A novel hybrid exergy/pinch process integration methodology

Abstract

The trend of global energy demand forecasts a continuous increase in the forthcoming years together with a diversification and differentiation of energy sources. In order to ensure the energy systems transition towards a sustainable functioning mode while avoiding early depletion of energy resources, industrial activities need to foster process improvement. Among energy efficient process design methodologies, pinch analysis and exergy analysis are two powerful methods but each one shows drawbacks. This paper introduces a new methodology that uses the Jacobian Matrix of exergy destruction as a mathematical indicator to couple the Pinch and the exergy analysis and overcome their individual limitations. In the proposed approach, exergy analysis is used not only to assess the exergy losses but also to guide the changes needed in industrial processes structures and operating conditions.
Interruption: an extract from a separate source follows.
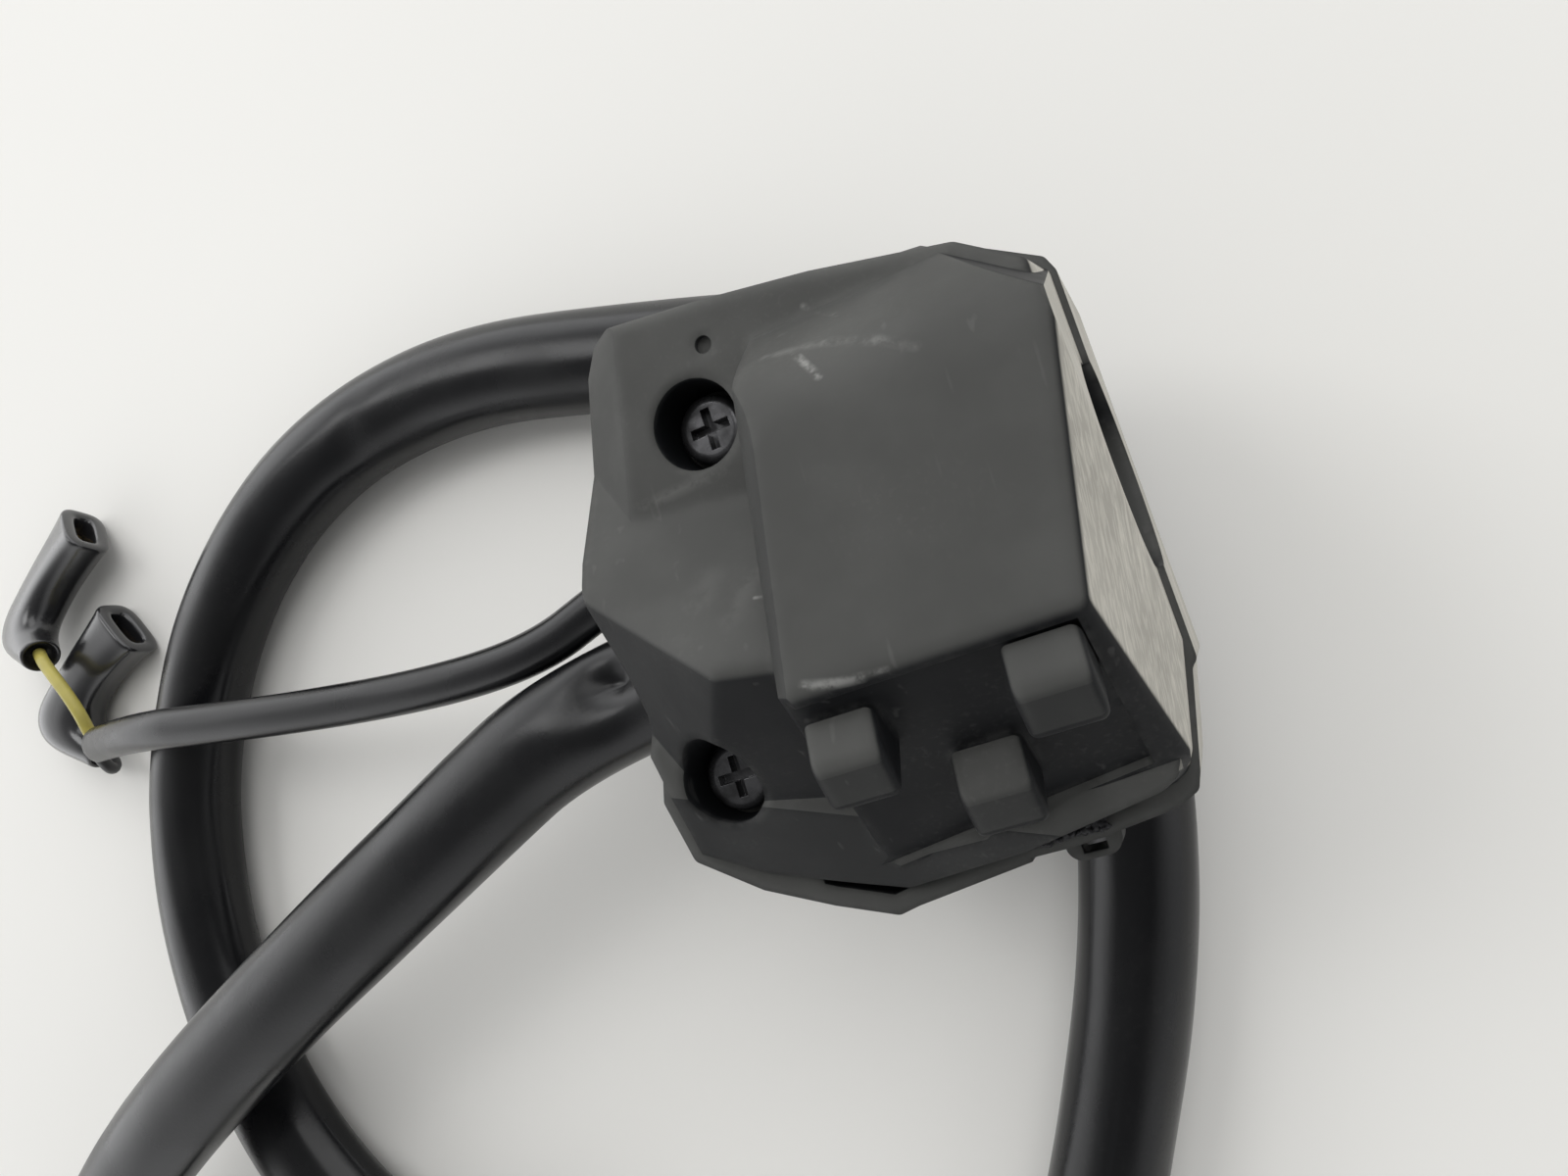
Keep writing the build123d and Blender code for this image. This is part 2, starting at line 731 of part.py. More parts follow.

And while the pinch analysis considers only heat integration, the proposed methodology allows including other recoverable exergy in a process through thermodynamic conversion. In this paper, the guidelines of the methodology are first detailed. When applied on a basic natural gas liquefaction process, the proposed approach will numerically result in a new improved process comparable to the existing, most widely used natural gas liquefaction process. The main advantage of the methodology is time saving compared to holistic operating conditions improvement as in the traditional process design methods and automatic process structure modification leading to better heat integration.